Monash has received government funding to continue its research into the drug.

But concerns were raised soon after the Monash paper's publication about the "false hope" it might provide.

"Using the highest possible dose that's been studied in a human, it's 10 to 30 times short of where it needs to be," Professor Mark Sullivan, managing director at vaccine development company Medicines Development for Global Health, told The Age.

"You will hit safety problems far sooner than you will hit efficacy."

The journal that originally published the early findings has since published letters from other scientists cautioning about Ivermectin.

 

 

Professor Borody said he has reviewed the research, as well as the results of early trials abroad, and is confident his proposed tri-treatment is safe.

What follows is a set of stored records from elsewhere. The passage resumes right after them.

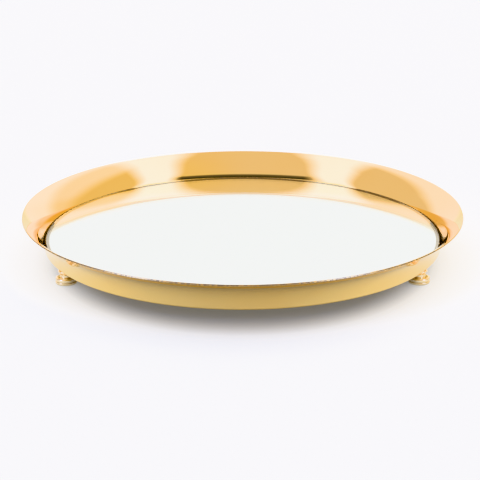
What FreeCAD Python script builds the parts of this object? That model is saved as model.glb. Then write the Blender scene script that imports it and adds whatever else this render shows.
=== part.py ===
import FreeCAD, Part
import math
import os
import Sketcher
from FreeCAD import Placement, Rotation, Vector

# Round vanity tray: a dish of flared sheet brass on three turned feet, with a mirror bonded to
# its floor on foam tape. Each foot is held by a countersunk screw from inside the dish, under
# the mirror, and stands on a soft pad.
#
# Frame: millimetres, +Z up, origin on the surface the tray stands on, under the dish's axis.
# The back foot is on +Y and each front foot is a little under 120 degrees round from it.

SHEET = "Dims"

# alias, value, meaning. Levels with "level" in the name are heights above the standing surface;
# the feet, screws and pads are drawn in frames of their own and then placed.
DIMENSIONS = [
    ("base_level", 8.9, "underside of the dish"),
    ("sheet_gauge", 1.0, "thickness of the dish's sheet metal"),
    ("corner_radius", 1.5, "outside of the bend between base and wall"),
    ("flare_radius", 30.0, "outside of the wall's flare, seen in section"),
    ("flare_centre_radius", 165.0, "distance from the dish's axis to the flare's centre"),
    ("flare_centre_drop", 5.0, "flare's centre below the underside of the dish"),
    ("rim_radius", 150.0, "outer edge of the rim"),
    ("rim_rounding", 0.15, "rounding of the rim's two edges"),
    ("foot_circle", 130.9, "distance from the dish's axis to each foot's axis"),
    ("hole_diameter", 3.4, "clearance hole for the screw"),
    ("countersink_diameter", 5.74, "countersink in the dish's floor"),
    ("countersink_angle", 90.0, "full angle of the countersink, in degrees"),
    ("tape_gauge", 0.8, "foam tape, pressed"),
    ("tape_length", 60.0, "foam tape strip"),
    ("tape_width", 25.0, "foam tape strip"),
    ("tape_circle", 82.0, "distance from the dish's axis to each strip's middle"),
    ("silvering_gauge", 0.1, "reflecting coat and paint"),
    ("silvering_radius", 133.9, "reflecting coat and paint"),
    ("glass_gauge", 3.0, "mirror glass"),
    ("glass_radius", 134.6, "mirror glass"),
    ("glass_arris", 0.4, "ground edge of the glass"),
    ("foot_height", 8.6, "foot, from its underside to the dish"),
    ("foot_recess_radius", 5.2, "recess for the pad"),
    ("foot_recess_depth", 0.7, "recess for the pad"),
    ("foot_base_radius", 7.05, "base disc"),
    ("foot_base_height", 1.6, "top of the base disc"),
    ("foot_base_rounding", 0.45, "edges of the base disc"),
    ("foot_groove_radius", 6.55, "bottom of the groove above the base disc"),
    ("foot_groove_height", 1.9, "top of the groove"),
    ("foot_dome_radius", 6.95, "side of the dome"),
    ("foot_dome_height", 4.05, "edge of the dome's top, before rounding"),
    ("foot_dome_rounding", 1.45, "shoulder of the dome"),
    ("foot_neck_radius", 3.7, "neck"),
    ("foot_neck_height", 4.5, "bottom of the neck"),
    ("foot_cone_height", 5.95, "top of the neck, where the cone starts"),
    ("foot_neck_rounding", 0.4, "corners above and below the neck"),
    ("foot_flange_radius", 5.05, "top flange"),
    ("foot_flange_height", 7.75, "underside of the top flange"),
    ("foot_flange_edge", 8.15, "top of the flange's straight edge"),
    ("foot_top_radius", 4.6, "face that meets the dish"),
    ("foot_mouth_radius", 1.87, "mouth of the screw's hole"),
    ("foot_mouth_height", 8.23, "bottom of the hole's tapered mouth"),
    ("foot_hole_radius", 1.5, "screw's hole"),
    ("foot_hole_height", 2.6, "bottom of the screw's hole"),
    ("screw_length", 6.0, "screw, over its head"),
    ("screw_radius", 1.45, "shank"),
    ("screw_tip_radius", 1.1, "end of the shank"),
    ("screw_tip_height", 0.35, "chamfer at the end of the shank"),
    ("screw_head_radius", 2.75, "countersunk head"),
    ("screw_neck_height", 4.6, "bottom of the head's cone"),
    ("screw_lip_height", 5.9, "bottom of the head's straight edge"),
    ("socket_radius", 1.155, "hexagon socket, across its corners"),
    ("socket_depth", 1.1, "hexagon socket"),
    ("pad_radius", 5.0, "foot pad"),
    ("pad_gauge", 1.0, "foot pad"),
    ("pad_rounding", 0.2, "lower edge of the pad"),
]

FOOT_DIRECTIONS = {"back": 90.0, "front_left": 208.7, "front_right": 331.3}
TAPE_DIRECTIONS = {"right": 0.0, "back": 90.0, "left": 180.0, "front": 270.0}


def make_dimension_sheet(doc):
    """Write every driving dimension to the spreadsheet, one row each."""
    sheet = doc.addObject("Spreadsheet::Sheet", SHEET)
    for row, (alias, value, meaning) in enumerate(DIMENSIONS, start=1):
        sheet.set("A%d" % row, meaning)
        sheet.set("B%d" % row, str(value))
        sheet.setAlias("B%d" % row, alias)
    doc.recompute()
    return sheet


def cell(alias):
    """Name of a spreadsheet cell, as an expression writes it."""
    return SHEET + "." + alias


def make_body(doc, label):
    """Add an empty body with its label."""
    body = doc.addObject("PartDesign::Body", label)
    body.Label = label
    return body


def make_sketch(body, role, name):
    """Attach a sketch to one of the body's own origin planes."""
    plane = next(item for item in body.Origin.OriginFeatures if item.Role == role)
    sketch = body.newObject("Sketcher::SketchObject", name)
    sketch.AttachmentSupport = [(plane, "")]
    sketch.MapMode = "FlatFace"
    return sketch


def bind(sketch, constraint, expression):
    """Add a constraint and tie its value to an expression."""
    index = sketch.addConstraint(constraint)
    sketch.setExpression("Constraints[%d]" % index, expression)


def bind_point(sketch, line, end, radius_name, height_name):
    """Fix one end of a line by two cells; None puts it on the axis or on the base line."""
    if radius_name is None:
        sketch.addConstraint(Sketcher.Constraint("PointOnObject", line, end, -2))
    else:
        radius = Sketcher.Constraint("DistanceX", -1, 1, line, end, 1.0)
        bind(sketch, radius, cell(radius_name))
    if height_name is None:
        sketch.addConstraint(Sketcher.Constraint("PointOnObject", line, end, -1))
    else:
        height = Sketcher.Constraint("DistanceY", -1, 1, line, end, 1.0)
        bind(sketch, height, cell(height_name))


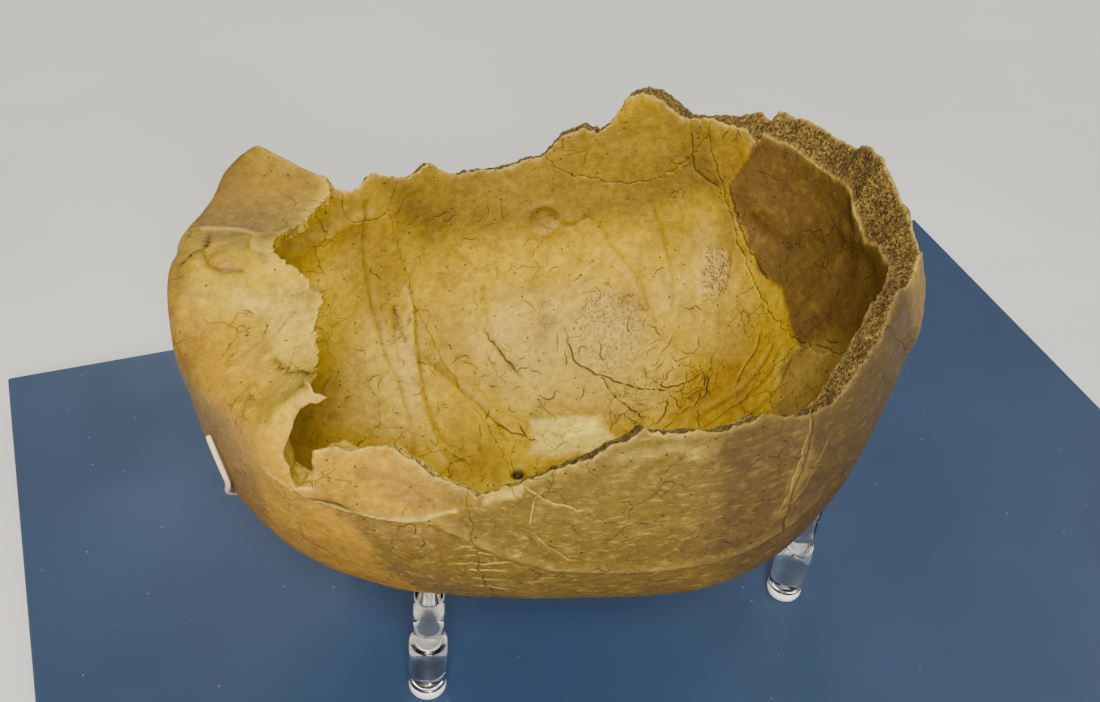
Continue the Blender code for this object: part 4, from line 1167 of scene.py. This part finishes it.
def fossil_bone(name, colours):
    """Mineralised bone: dry and chalky under a thin wax, in stained yellow, orange and brown.

    Its surface has pores, dark specks under a millimetre wide and crazing. Broken edges show the
    spongy middle layer as dark pores between lighter struts.
    """
    made, tree, place = blank_material(name)
    tone = add(tree, "Attribute", attribute_name="tone")
    wear_and_painted_shade = add(tree, "Attribute", attribute_name="wear_and_painted_shade")
    brown, orange, pale = add(tree, "SeparateColor", {0: tone.outputs["Color"]}).outputs
    crack, spongy, painted_shade = add(tree, "SeparateColor", {0: wear_and_painted_shade.outputs["Color"]}).outputs
    colour = {field: (*getattr(colours, field), 1) for field in (
        "khaki", "khaki_deep", "brown", "orange", "olive", "pink", "pale", "painted_highlight", "umber")}

    # Clouds of each size in millimetres, then their detail and roughness
    cloud = {}
    for size, detail, rough in ((26, 4, 0.55), (14, 2, 0.55), (9, 6, 0.65), (5, 5, 0.6),
                                (3, 5, 0.55), (2.4, 6, 0.7), (0.7, 3, 0.6)):
        cloud[size] = add(tree, "TexNoise", {
            "Vector": place, "Scale": per_size(size), "Detail": detail, "Roughness": rough}, "Fac")
    stretched = add(tree, "VectorMath", {0: place, 1: (0.25, 1, 1)}, 0, operation="MULTIPLY")
    cloud["streak"] = add(tree, "TexNoise", {
        "Vector": stretched, "Scale": per_size(1.1), "Detail": 4.0, "Roughness": 0.6}, "Fac")
    spread = {}
    for field, size, low, high, least, most in (
            ("broad", 26, 0.35, 0.68, 0, 1), ("stain", 9, 0.52, 0.74, 0, 0.55),
            ("light", 5, 0.55, 0.76, 0, 0.16), ("mottle", 2.4, 0.3, 0.7, 0.62, 1.18),
            ("speck", 0.7, 0.58, 0.72, 0, 1), ("fleck", 0.7, 0.5, 0.36, 0, 0.6),
            ("scratch", "streak", 0.54, 0.7, 0, 0.28),
            ("where", 14, 0.5, 0.62, 0, 1), ("dull", 3, 0.3, 0.7, 0.46, 0.7)):
        spread[field] = add(tree, "MapRange", {
            0: cloud[size], 1: low, 2: high, 3: least, 4: most}, 0)

    # Crazing in plates of about 8 mm, drawn 0.15 mm wide so that it shows, pinholes of about
    # 0.4 mm, a few in each square centimetre, and spongy bone with holes of about 1 mm
    drift = add(tree, "TexNoise", {"Vector": place, "Scale": per_size(6), "Detail": 3.0}, "Color")
    bend = add(tree, "VectorMath", {0: drift, 1: (6 * MM,) * 3}, 0, operation="MULTIPLY")
    bent = add(tree, "VectorMath", {0: place, 1: bend}, 0, operation="ADD")
    plates = add(tree, "TexVoronoi", {"Vector": bent, "Scale": per_size(8)}, "Distance",
                 feature="DISTANCE_TO_EDGE")
    crazing = add(tree, "MapRange", {0: plates, 1: 0.0, 2: 0.028, 3: 1.0, 4: 0.0}, 0)
    crazing = add(tree, "Math", {0: crazing, 1: spread["where"]}, 0, operation="MULTIPLY")
    dots = add(tree, "TexVoronoi", {"Vector": place, "Scale": per_size(1.9)})
    picked = add(tree, "SeparateColor", {0: dots.outputs["Color"]}, 0)
    few = add(tree, "Math", {0: picked, 1: 0.22}, 0, operation="LESS_THAN")
    dot = add(tree, "MapRange", {0: dots.outputs["Distance"], 1: 0.1, 2: 0.2, 3: 1.0, 4: 0.0}, 0)
    dot = add(tree, "Math", {0: dot, 1: few}, 0, operation="MULTIPLY")
    cells = add(tree, "TexVoronoi", {"Vector": bent, "Scale": per_size(1.0)}, "Distance")
    hole = add(tree, "MapRange", {0: cells, 1: 0.22, 2: 0.5, 3: 1.0, 4: 0.0}, 0)
    hole = add(tree, "Math", {0: hole, 1: spongy}, 0, operation="MULTIPLY")
    strut = add(tree, "Math", {0: spread["fleck"], 1: spongy}, 0, operation="MULTIPLY")
    scratch = add(tree, "Math", {0: spread["scratch"], 1: tone.outputs["Alpha"]}, 0,
                  operation="MULTIPLY")
    # Painted highlight: where the pale mask passes 1, in the bright patch, it turns to the
    # highlight colour
    highlight_core = add(tree, "MapRange", {0: pale, 1: 1.0, 2: 2.0}, 0)
    crack = add(tree, "MapRange", {0: crack, 1: 0.0, 2: 0.6}, 0)

    # Stains one over another, with the painted highlight's core last, then the fine mottling, then
    # the dark marks: crazing, specks, pinholes, pores, painted shade and cracks
    base = colour["khaki"]
    for share, field in ((spread["broad"], "khaki_deep"), (orange, "orange"),
                         (tone.outputs["Alpha"], "olive"), (brown, "brown"),
                         (wear_and_painted_shade.outputs["Alpha"], "pink"), (pale, "pale"),
                         (spread["stain"], "brown"), (spread["light"], "pale"),
                         (scratch, "pale"), (strut, "pale"), (highlight_core, "painted_highlight")):
        base = add(tree, "Mix", {0: share, 6: base, 7: colour[field]}, 2, data_type="RGBA")
    grey = add(tree, "CombineColor", {i: spread["mottle"] for i in range(3)}, 0)
    base = add(tree, "Mix", {0: 1.0, 6: base, 7: grey}, 2, data_type="RGBA",
               blend_type="MULTIPLY")
    for mark, strength in ((crazing, 0.6), (spread["speck"], 0.3), (dot, 0.8), (hole, 0.6),
                           (painted_shade, 0.75), (crack, 0.9)):
        share = add(tree, "Math", {0: mark, 1: strength}, 0, operation="MULTIPLY")
        base = add(tree, "Mix", {0: share, 6: base, 7: colour["umber"]}, 2, data_type="RGBA")

    # Fine relief: grain, lumps, and the same marks sunk
    relief = cloud[0.7]
    for mark, depth in ((cloud[2.4], 1.2), (crazing, -0.8), (dot, -1.2), (hole, -2.6)):
        relief = add(tree, "Math", {0: mark, 1: depth, 2: relief}, 0, operation="MULTIPLY_ADD")
    bump = add(tree, "Bump", {"Height": relief, "Strength": 0.75, "Distance": 0.24 * MM}, 0)
    rough = add(tree, "Math", {0: spongy, 1: spread["dull"]}, 0, operation="MAXIMUM")
    shader = add(tree, "BsdfPrincipled", {
        "Base Color": base, "Roughness": rough, "Normal": bump, "Specular IOR Level": 0.3}, 0)
    add(tree, "OutputMaterial", {0: shader})
    return made


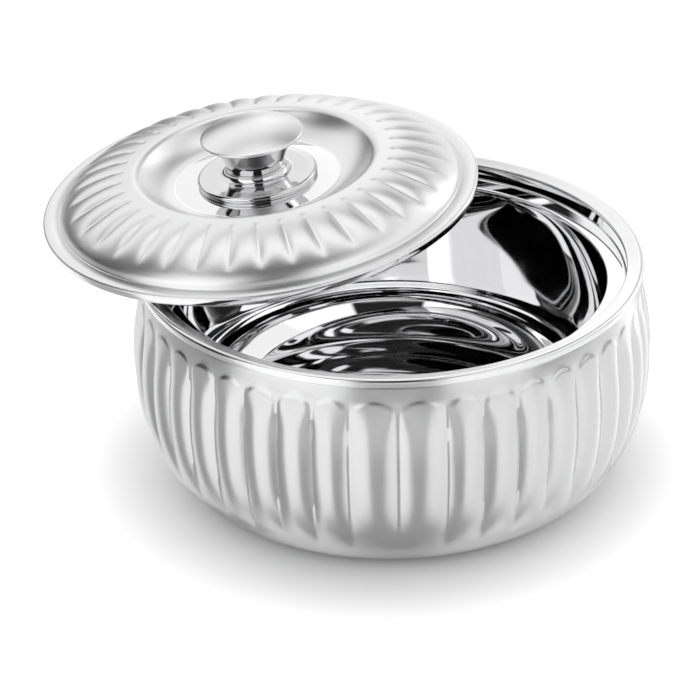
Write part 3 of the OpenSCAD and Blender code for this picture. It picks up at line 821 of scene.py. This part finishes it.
def plain(name, dark, light, roughness, scale, depth):
    made, recipe = material(name)
    coordinates = recipe.node("ShaderNodeTexCoord", out=3)
    cells = recipe.noise(coordinates, scale, 3.0)
    tint = recipe.node("ShaderNodeMix", {"data_type": "RGBA"}, {"Factor": cells, "A": dark, "B": light}, out=2)
    bump = recipe.node("ShaderNodeBump", {}, {"Strength": 1.0, "Distance": 1.0, "Height": cells * depth})
    sockets = {"Base Color": tint, "Roughness": roughness, "Normal": bump}
    surface = recipe.node("ShaderNodeBsdfPrincipled", {}, sockets)
    recipe.node("ShaderNodeOutputMaterial", {}, {"Surface": surface})
    print(f"{name}: {len(made.node_tree.nodes)} nodes")
    return made


foam = plain("cream_foam", (0.66, 0.56, 0.34, 1), (0.86, 0.78, 0.56, 1), 0.9, 900.0, 0.3 * MM)
plastic = plain("grey_plastic", (0.05, 0.05, 0.052, 1), (0.075, 0.075, 0.08, 1), 0.45, 1800.0, 0.04 * MM)

# %% [markdown]
# ## Dress every part
#
# Each new skin rides on the body of the part that it stands for and hides that part. Parts that nothing
# covers keep the frame's own mesh and only get a material.

# %% Skins and their parts
SKINS = [
    (outer_shell, "bowl", "outer_shell", "satin_steel", shell_steel),
    (rim_ring, "bowl", "rim_ring", "satin_steel", ring_steel),
    (food_bowl, "bowl", "inner_bowl", "mirror_steel", bowl_steel),
    (lid_cover, "lid", "lid_cover", "satin_steel", cover_steel),
    (lid_liner, "lid", "lid_liner", "mirror_steel", liner_steel),
    (knob_base, "lid", "knob_base", "mirror_steel", knob_steel),
    (knob_waist, "lid", "knob_body", "mirror_steel", knob_steel),
    (knob_cap, "lid", "knob_cap", "satin_steel", cap_steel),
]
for piece, body, node, slot, finish in SKINS:
    piece.data.materials.append(finish)
    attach(piece, body)
    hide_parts(node)

KEPT = {
    "bowl_insulation": foam,
    "lid_insulation": foam,
    "base_fill_plug": plastic,
    "lid_fill_plug": plastic,
    "base_plate": hidden_steel,
    "knob_stud": hidden_steel,
    "knob_washer": hidden_steel,
    "knob_nut": hidden_steel,
}
for node, finish in KEPT.items():
    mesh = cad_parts[node].data
    mesh.materials.clear()
    mesh.materials.append(finish)
print(f"{len(SKINS)} skins, {len(KEPT)} parts of the frame kept")

# %% [markdown]
# ## Floor
#
# The object stands on a plain white floor, far wider than the camera sees, so that no edge of it shows. It
# is part of the stage and not of the object.

# %% Floor
FLOOR_SIZE = 6.0

bm = bmesh.new()
bmesh.ops.create_circle(bm, cap_ends=True, radius=FLOOR_SIZE, segments=96)
floor = object_of("floor", bm)
print(f"floor {2 * FLOOR_SIZE:.0f} m across")

# %% [markdown]
# ## The floor's white
#
# A floor that only reflects light would never look quite white to the camera, so for the camera it glows as
# well. The glow stands for light that comes evenly from the whole white room, so it is held back where the
# bowl closes off the room, by ambient occlusion. That keeps the soft shadow under the bowl. The steel sees
# another side of the floor: the sheen of a white acrylic sheet, which mirrors the studio's panels and gives
# the lower flutes a bright side and a dark side.

# %% Floor finish
PAINT, GLOW, SHEEN, SHEEN_ROUGH = 0.6, 0.8, 0.6, 0.2
SHADOW_REACH = 50 * MM

floor_white, recipe = material("floor_white")
floor.data.materials.append(floor_white)
camera_ray = recipe.node("ShaderNodeLightPath")
paint = recipe.node("ShaderNodeBsdfDiffuse", {}, {"Color": (PAINT, PAINT, PAINT, 1)})
openness = recipe.node("ShaderNodeAmbientOcclusion", {"samples": 16}, {"Distance": SHADOW_REACH}, out=1)
glow = recipe.node("ShaderNodeEmission", {}, {"Color": openness, "Strength": GLOW})
sheen = recipe.node("ShaderNodeBsdfGlossy", {}, {"Color": (SHEEN, SHEEN, SHEEN, 1), "Roughness": SHEEN_ROUGH})
for_camera = recipe.node("ShaderNodeAddShader", {}, {0: paint, 1: glow})
for_steel = recipe.node("ShaderNodeAddShader", {}, {0: paint, 1: sheen})
surface = recipe.node("ShaderNodeMixShader", {}, {0: camera_ray, 1: for_steel, 2: for_camera})
recipe.node("ShaderNodeOutputMaterial", {}, {"Surface": surface})
print(f"floor finish: {len(floor_white.node_tree.nodes)} nodes")

# %% [markdown]
# ## Studio panels
#
# Polished steel has no colour of its own: it shows the room. The room here is dark, with a white panel at
# the front on each side, one more along the right, light along the horizon and higher up behind on both
# sides, and a broad light on top. The dark gap between the front panels, where the camera stands, gives the
# black bar in the middle of the food bowl and of the knob. The gap is filled near the table, where only the
# outer shell sees it. Where the panels stand was found by following rays back from the photograph's
# mirror, and by comparing renders with it.

# %% Panels
# Each panel is a patch of the sky. In degrees: its middle direction, with 0 towards the camera and 90 to the
# right, half its width, and its lowest and highest elevation. Then its strength and how soft its edge is.
PANELS = [
    ("front right panel", 40, 20, 0, 55, 1.1, 1.5),
    ("side right panel", 100, 40, 4, 52, 0.95, 1.5),
    ("front left panel", -46, 27, 0, 55, 1.3, 1.5),
    ("table edge in front", 0, 15, -5, 20, 0.5, 4),
    ("horizon behind", 152, 34, -10, 20, 0.9, 6),
    ("backdrop", -150, 35, 15, 50, 1.05, 8),
    ("fill behind right", 150, 28, 20, 42, 0.7, 8),
    ("top light", 180, 110, 57, 95, 1.25, 11),
]
ROOM_LIGHT = 0.02
print("panels:", ", ".join(panel[0] for panel in PANELS))

# %% [markdown]
# ## World
#
# The panels are painted into the world's light, because a world costs no geometry and gives clean
# reflections. The direction of a ray gives an elevation and a way along the horizon, and each panel is
# bright where both lie inside it. The camera itself sees plain white instead, the photograph's background.

# %% World
world = bpy.data.worlds.new("studio")
bpy.context.scene.world = world
world.use_nodes = True
recipe = Recipe(world.node_tree)

direction = recipe.node("ShaderNodeTexCoord", out=0)
flat = recipe.node("ShaderNodeVectorMath", {"operation": "MULTIPLY"}, {0: direction, 1: (1, 1, 0)})
level = recipe.node("ShaderNodeVectorMath", {"operation": "NORMALIZE"}, {0: flat})
elevation = recipe.node("ShaderNodeSeparateXYZ", {}, {0: direction}, out=2).math("ARCSINE")
light = ROOM_LIGHT
for _, *angles, strength, soft in PANELS:
    middle, half, low, high, soft = (math.radians(v) for v in (*angles, soft))
    way = (math.sin(middle), -math.cos(middle), 0)
    off = recipe.node("ShaderNodeVectorMath", {"operation": "DOT_PRODUCT"}, {0: level, 1: way}, out=1)
    across = recipe.ramp(off.math("ARCCOSINE"), half - soft, half + soft, 1.0, 0.0)
    light = across * recipe.between(elevation, low, high, soft) * strength + light
room = recipe.node("ShaderNodeBackground", {}, {"Color": light, "Strength": 1.0})
white = recipe.node("ShaderNodeBackground", {}, {"Color": (1, 1, 1, 1), "Strength": 1.0})
camera_ray = recipe.node("ShaderNodeLightPath")
surface = recipe.node("ShaderNodeMixShader", {}, {0: camera_ray, 1: room, 2: white})
recipe.node("ShaderNodeOutputWorld", {}, {"Surface": surface})
print(f"world: {len(world.node_tree.nodes)} nodes")

# %% [markdown]
# ## Camera
#
# The photograph's viewpoint was worked out from the ellipses of the rim and the lid: the camera looks down
# at about 29 degrees from 1.3 m away through a long lens, and is tilted by a little over a degree.

# %% Camera
ELEVATION = math.radians(29.09)
ROLL = math.radians(-1.35)
DISTANCE = 1.3
TARGET = Vector((-20.3, 0, 60.1)) * MM
FOCAL_PIXELS, PHOTO_WIDTH = 2670, 700

forward = Vector((0, math.cos(ELEVATION), -math.sin(ELEVATION)))
right = Vector((1, 0, 0))
above = right.cross(forward)
rolled_right = math.cos(ROLL) * right + math.sin(ROLL) * above
rolled_above = math.cos(ROLL) * above - math.sin(ROLL) * right
lens = bpy.data.cameras.new("camera")
lens.sensor_width = 36
lens.lens = FOCAL_PIXELS / PHOTO_WIDTH * lens.sensor_width
camera = bpy.data.objects.new("camera", lens)
bpy.context.scene.collection.objects.link(camera)
axes = Matrix((rolled_right, rolled_above, -forward)).transposed()
camera.matrix_world = Matrix.Translation(TARGET - DISTANCE * forward) @ axes.to_4x4()
bpy.context.scene.camera = camera
bpy.context.scene.view_settings.view_transform = "Standard"
print(f"lens {lens.lens:.1f} mm at {DISTANCE} m")

# %% [markdown]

He also made the bold claim that it could be the "fastest and safest way" to halt the outbreak in Victoria, potentially in as little as four weeks.

"If nothing else, make it available in aged care homes immediately," he said.

"Our elderly are at the highest risk and this is a very safe option especially when we have nothing else except ventilators.

"Also, our frontline workers deserve more protection with a preventive medication like this, and as emergency treatment if they test positive.

"An Ivermectin tablet can cost as little as $2 - which could make it by far the cheapest, safest, and fastest cure for Australians and the Australian economy."